Sin embargo, desde las ciudades se sigue con la actitud paternalista de dictar los designios de los pueblos del interior, con actitudes que no hacen más que ahondar la brecha entre un mundo y otro. Lo cual crea una barrera que dificulta actividades tan necesarias para la adaptación y mitigación de los efectos del cambio climático.

Nos sentimos orgullosos de nuestros pueblos pero seguimos de espaldas a más del 60% de nuestro territorio cuando lo que deberíamos hacer es cuidar y potenciar sus recursos con un apoyo decidido a las empresas locales y a la pequeña industria del casi desaparecido sector secundario, que garantizaría la pervivencia de nuestra cultura y de nuestros bosques tan estrechamente ligados.

Mientras los pueblos van asociándose y creando redes colaborativas autónomas en torno a sus necesidades. Gentes que aspiran a ser las protagonistas de su propio destino, tratando de atraer tanto fondos europeos como inversiones privadas, enfocadas a gestionar solidariamente el territorio al que pertenecen.

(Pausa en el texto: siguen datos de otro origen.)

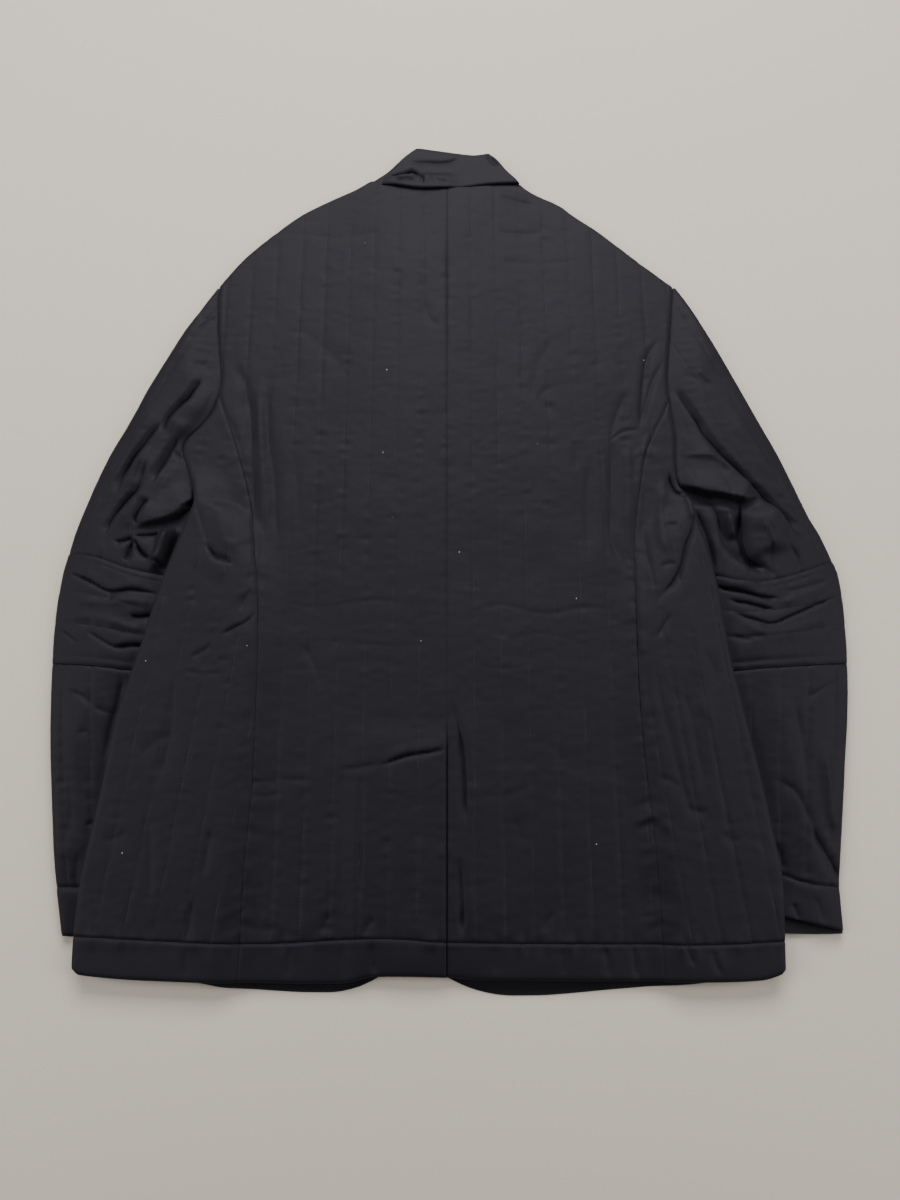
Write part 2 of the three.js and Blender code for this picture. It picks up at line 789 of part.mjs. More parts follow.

Todas las buenas intenciones han sido y son aún insuficientes en vistas de la debacle medioambiental que se cierne sobre el horizonte con el cambio climático. El mundo forestal puede y debe ser nuestro mejor aliado en esta batalla. Para ello no basta con intensificar la lucha contra el riesgo de incendios, un polvorín de emisiones de CO2; es imperativo poner en valor significativamente los servicios ambientales que las zonas rurales nos pueden ofrecer. La calidad del aire que respiramos y del agua que bebemos, pero también la enorme capacidad de actuar como sumideros de los gases de efecto invernadero son algunos de esos servicios. Su reactivación y valorización requiere mecanismos públicos que faciliten una gestión forestal profunda y comprometida. Para ello se precisa la utilización de datos fiables, que permitan cuantificar cuánto emitimos CO2 y cuánto pueden absorber nuestros montes de ese CO2 tan temido.

También necesitamos procesos de bioeconomía trazables, concretos y rentables que multipliquen el valor ambiental, la calidad de los servicios y, en definitiva, permitan crear nuevas oportunidades de empleo y riqueza.

Iniciativas como la creación de un sistema valenciano de compensación de emisiones locales, que pone en valor nuestra aportación de CO2 es no sólo una necesidad perentoria, por el contrario, debe ser vista como una gran oportunidad de generar riqueza y un mecanismo de justicia con nuestras zonas rurales en peligro de abandono. Un mercado de CO2 que está creciendo exponencialmente con los años y que parece que será una de las líneas de trabajo de la nueva presidenta europea Ursula von der Leyen que se comprometió a introducir un «impuesto fronterizo sobre el dióxido carbono» y a ampliar el programa de intercambio de derechos de emisión del bloque.

Nuestros municipios son un gran ejemplo de tenacidad, empoderamiento y compromiso con el entorno del que sentirnos orgullosos, que van marcando desde hace años la ruta a seguir a las instituciones afincadas en la urbe. Se hace urgente y necesario compensar ese esfuerzo por parte de las ciudades. Nos va el planeta en ello.